**Work to do:** Each line of the material must be returned exactly.

*** Data provided ***

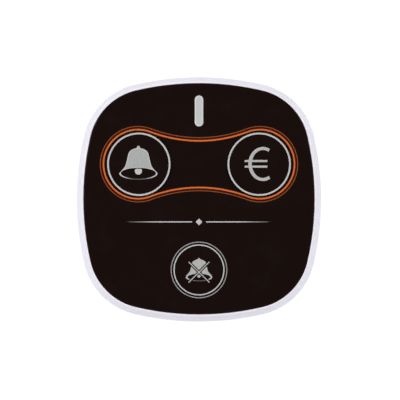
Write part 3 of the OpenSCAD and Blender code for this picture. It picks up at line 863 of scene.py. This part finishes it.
def key_cap(key):
    """Key cap: flat top with a small round edge, hollow back, stem and flange."""
    inner, flange, node = key.radius - CAP_WALL, key.radius + FLANGE_OUT, key.name + "_key"
    cap = lathe(key.name + "_cap", key.at, [
        (0, CAP_TOP), (key.radius - CAP_EDGE - 0.4 * MM, CAP_TOP),
        *arc((key.radius - CAP_EDGE, CAP_TOP - CAP_EDGE), CAP_EDGE, 90, 0, 4),
        (key.radius, FLANGE_TOP), (flange, FLANGE_TOP), (flange, FLANGE_Z), (inner, FLANGE_Z),
        (inner, CAP_ROOF), (STEM_R, CAP_ROOF), (STEM_R, KEY_FOOT), (0, KEY_FOOT)])
    notch_at = key.at + (flange + 0.6 * MM) * outward(key.rib_angle)
    notch = (3 * MM, KEY_RIB_W + 0.5 * MM, PAST + 0.9 * MM)
    cut(cap, bar(notch_at, notch, FLANGE_Z - PAST, key.rib_angle))
    dress(cap, node, BLACK_CAP, [node])


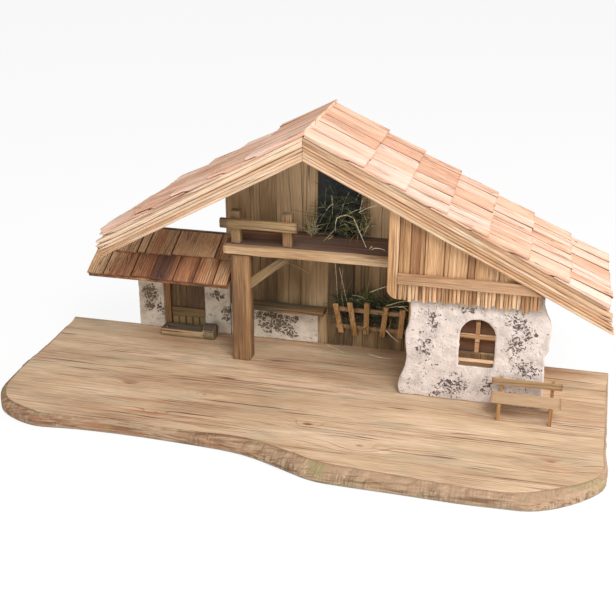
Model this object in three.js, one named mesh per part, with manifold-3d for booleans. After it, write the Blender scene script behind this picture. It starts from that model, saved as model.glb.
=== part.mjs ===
// A free-standing wooden nativity stable: a carved floor board with a plank back wall, a loft on a post,
// a plastered house, a plastered annex under a canopy, and a shingled gable roof over the loft and house.
//
// Millimetres, +X to the right, +Y to the back, +Z up. The origin is on the underside of the floor board,
// in the middle of its width and depth. Everything on the board is placed in the group "stage", whose
// origin is the middle of the back edge of the board's top face, so there y = -d lies d in front of it.

import * as THREE from "three";
import { mergeVertices } from "three/addons/utils/BufferGeometryUtils.js";
import Module from "manifold-3d";

const wasm = await Module();
wasm.setup();

// Fits
const fit = 0.3; // clearance where a piece is cut to a sloping or turned neighbour
const lap = 0.1; // overlap that joins the shapes of one piece
const past = 1; // how far a cutting shape runs out of the piece it cuts

// Floor board
const board = { width: 720, depth: 313, thickness: 16, arris: 2, foot: 2 };
// The hewn edge from the back left corner round the front to the back right one: its place as shares of half
// the width and of the depth, then the width and the drop of the cut along its top in millimetres
const boardEdge = [
  [-0.99, 0.256, 3, 2], [-0.99, 0.358, 3, 2], [-0.996, 0.456, 3, 2], [-0.993, 0.583, 4, 2],
  [-0.985, 0.69, 6, 3], [-0.946, 0.778, 8, 4], [-0.89, 0.83, 10, 5], [-0.822, 0.86, 10, 5],
  [-0.765, 0.866, 7, 4], [-0.656, 0.853, 4, 3], [-0.486, 0.848, 4, 3], [-0.283, 0.856, 6, 4],
  [-0.133, 0.87, 12, 7], [-0.042, 0.898, 15, 10], [0.056, 0.945, 17, 12], [0.135, 0.98, 18, 12],
  [0.211, 0.99, 17, 12], [0.392, 0.994, 14, 9], [0.569, 1, 11, 6], [0.69, 0.996, 9, 4],
  [0.774, 0.988, 13, 4], [0.855, 0.945, 14, 4], [0.937, 0.866, 10, 4], [0.983, 0.776, 6, 3],
  [0.981, 0.617, 3, 2], [0.989, 0.396, 3, 2],
];
const boardEdgeSteps = 3; // steps from each of these places to the next

// House. Heights are above the board's top face, depths in front of its back edge
const house = { left: 121, right: 274, depth: 118, wallThickness: 10, sideThickness: 7, wallHeight: 140 };
// The wavy edges of the plaster front: the height as a share of the wall's, and how far the edge lies to the
// right of the side wall's face
const houseLeftEdge = [
  [1, 3], [0.84, 2.5], [0.73, 2.8], [0.63, 0.1], [0.58, -2], [0.45, -1.1], [0.38, 0.3], [0.31, -0.2],
  [0.25, -1.7], [0.17, -5.8], [0.11, -8.2], [0.05, -8], [0, -5.9],
];
const houseRightEdge = [
  [0, 7], [0.23, 7], [0.46, 6.2], [0.54, 9.7], [0.64, 10.5], [0.77, 8.8], [0.9, 0.6], [1, 0],
];
const edgeSteps = 36;
const arch = { x: 202.4, width: 41.2, sill: 46.4, springing: 84.9 };
const gable = { leftPast: 25, rightShort: 2, foot: 131, thickness: 6, corner: 13 };
const gablePlank = { width: 42, groove: 1.6, grooveDepth: 1.2 };
const fringe = { length: 7, uneven: 2.4, strip: 5.2, slit: 0.8 };
const batten = { leftShort: 12.6, foot: 144, height: 13, thickness: 4 };
const backWindow = { x: 195.6, width: 62, sill: 7.5, height: 46.5 };
const windowBar = { width: 5.6, thickness: 4, height: 29.8 };

// Roof. The ridge is where the undersides of the roof boards meet; reaches are level, from the ridge
const roof = {
  ridgeX: -2, ridgeHeight: 300, pitchRight: 26.1, pitchLeft: 28.4, reachRight: 343.5, reachLeft: 245,
  boardThickness: 8, backOverhang: 30,
};
const verge = {
  thickness: 8, upper: 11, joint: 0.7, lower: 13.6, pastRight: 9.5, pastLeft: 6, round: 9, tip: 5,
  split: 3, splitLength: 75,
};
const shingle = {
  head: 0.9, butt: 2.7, lapped: 18, seam: 1.1, seamDepth: 1.1, proud: 1, pastEave: 1, uneven: 2,
};
const ridgeShingle = { past: 3, leftThickness: 5, rightThickness: 2.4 };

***

**Exercise output:**
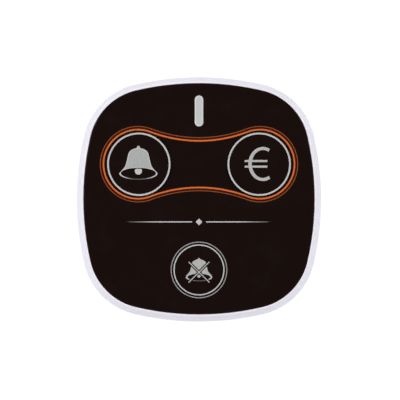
Write part 3 of the OpenSCAD and Blender code for this picture. It picks up at line 863 of scene.py. This part finishes it.
def key_cap(key):
    """Key cap: flat top with a small round edge, hollow back, stem and flange."""
    inner, flange, node = key.radius - CAP_WALL, key.radius + FLANGE_OUT, key.name + "_key"
    cap = lathe(key.name + "_cap", key.at, [
        (0, CAP_TOP), (key.radius - CAP_EDGE - 0.4 * MM, CAP_TOP),
        *arc((key.radius - CAP_EDGE, CAP_TOP - CAP_EDGE), CAP_EDGE, 90, 0, 4),
        (key.radius, FLANGE_TOP), (flange, FLANGE_TOP), (flange, FLANGE_Z), (inner, FLANGE_Z),
        (inner, CAP_ROOF), (STEM_R, CAP_ROOF), (STEM_R, KEY_FOOT), (0, KEY_FOOT)])
    notch_at = key.at + (flange + 0.6 * MM) * outward(key.rib_angle)
    notch = (3 * MM, KEY_RIB_W + 0.5 * MM, PAST + 0.9 * MM)
    cut(cap, bar(notch_at, notch, FLANGE_Z - PAST, key.rib_angle))
    dress(cap, node, BLACK_CAP, [node])


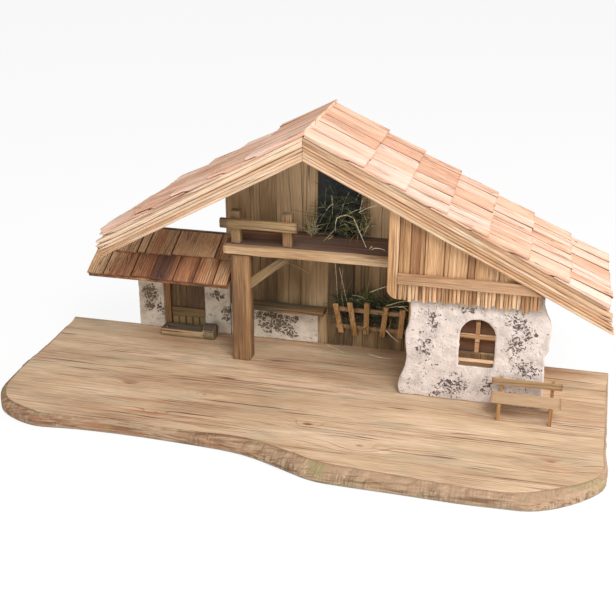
Model this object in three.js, one named mesh per part, with manifold-3d for booleans. After it, write the Blender scene script behind this picture. It starts from that model, saved as model.glb.
=== part.mjs ===
// A free-standing wooden nativity stable: a carved floor board with a plank back wall, a loft on a post,
// a plastered house, a plastered annex under a canopy, and a shingled gable roof over the loft and house.
//
// Millimetres, +X to the right, +Y to the back, +Z up. The origin is on the underside of the floor board,
// in the middle of its width and depth. Everything on the board is placed in the group "stage", whose
// origin is the middle of the back edge of the board's top face, so there y = -d lies d in front of it.

import * as THREE from "three";
import { mergeVertices } from "three/addons/utils/BufferGeometryUtils.js";
import Module from "manifold-3d";

const wasm = await Module();
wasm.setup();

// Fits
const fit = 0.3; // clearance where a piece is cut to a sloping or turned neighbour
const lap = 0.1; // overlap that joins the shapes of one piece
const past = 1; // how far a cutting shape runs out of the piece it cuts

// Floor board
const board = { width: 720, depth: 313, thickness: 16, arris: 2, foot: 2 };
// The hewn edge from the back left corner round the front to the back right one: its place as shares of half
// the width and of the depth, then the width and the drop of the cut along its top in millimetres
const boardEdge = [
  [-0.99, 0.256, 3, 2], [-0.99, 0.358, 3, 2], [-0.996, 0.456, 3, 2], [-0.993, 0.583, 4, 2],
  [-0.985, 0.69, 6, 3], [-0.946, 0.778, 8, 4], [-0.89, 0.83, 10, 5], [-0.822, 0.86, 10, 5],
  [-0.765, 0.866, 7, 4], [-0.656, 0.853, 4, 3], [-0.486, 0.848, 4, 3], [-0.283, 0.856, 6, 4],
  [-0.133, 0.87, 12, 7], [-0.042, 0.898, 15, 10], [0.056, 0.945, 17, 12], [0.135, 0.98, 18, 12],
  [0.211, 0.99, 17, 12], [0.392, 0.994, 14, 9], [0.569, 1, 11, 6], [0.69, 0.996, 9, 4],
  [0.774, 0.988, 13, 4], [0.855, 0.945, 14, 4], [0.937, 0.866, 10, 4], [0.983, 0.776, 6, 3],
  [0.981, 0.617, 3, 2], [0.989, 0.396, 3, 2],
];
const boardEdgeSteps = 3; // steps from each of these places to the next

// House. Heights are above the board's top face, depths in front of its back edge
const house = { left: 121, right: 274, depth: 118, wallThickness: 10, sideThickness: 7, wallHeight: 140 };
// The wavy edges of the plaster front: the height as a share of the wall's, and how far the edge lies to the
// right of the side wall's face
const houseLeftEdge = [
  [1, 3], [0.84, 2.5], [0.73, 2.8], [0.63, 0.1], [0.58, -2], [0.45, -1.1], [0.38, 0.3], [0.31, -0.2],
  [0.25, -1.7], [0.17, -5.8], [0.11, -8.2], [0.05, -8], [0, -5.9],
];
const houseRightEdge = [
  [0, 7], [0.23, 7], [0.46, 6.2], [0.54, 9.7], [0.64, 10.5], [0.77, 8.8], [0.9, 0.6], [1, 0],
];
const edgeSteps = 36;
const arch = { x: 202.4, width: 41.2, sill: 46.4, springing: 84.9 };
const gable = { leftPast: 25, rightShort: 2, foot: 131, thickness: 6, corner: 13 };
const gablePlank = { width: 42, groove: 1.6, grooveDepth: 1.2 };
const fringe = { length: 7, uneven: 2.4, strip: 5.2, slit: 0.8 };
const batten = { leftShort: 12.6, foot: 144, height: 13, thickness: 4 };
const backWindow = { x: 195.6, width: 62, sill: 7.5, height: 46.5 };
const windowBar = { width: 5.6, thickness: 4, height: 29.8 };

// Roof. The ridge is where the undersides of the roof boards meet; reaches are level, from the ridge
const roof = {
  ridgeX: -2, ridgeHeight: 300, pitchRight: 26.1, pitchLeft: 28.4, reachRight: 343.5, reachLeft: 245,
  boardThickness: 8, backOverhang: 30,
};
const verge = {
  thickness: 8, upper: 11, joint: 0.7, lower: 13.6, pastRight: 9.5, pastLeft: 6, round: 9, tip: 5,
  split: 3, splitLength: 75,
};
const shingle = {
  head: 0.9, butt: 2.7, lapped: 18, seam: 1.1, seamDepth: 1.1, proud: 1, pastEave: 1, uneven: 2,
};
const ridgeShingle = { past: 3, leftThickness: 5, rightThickness: 2.4 };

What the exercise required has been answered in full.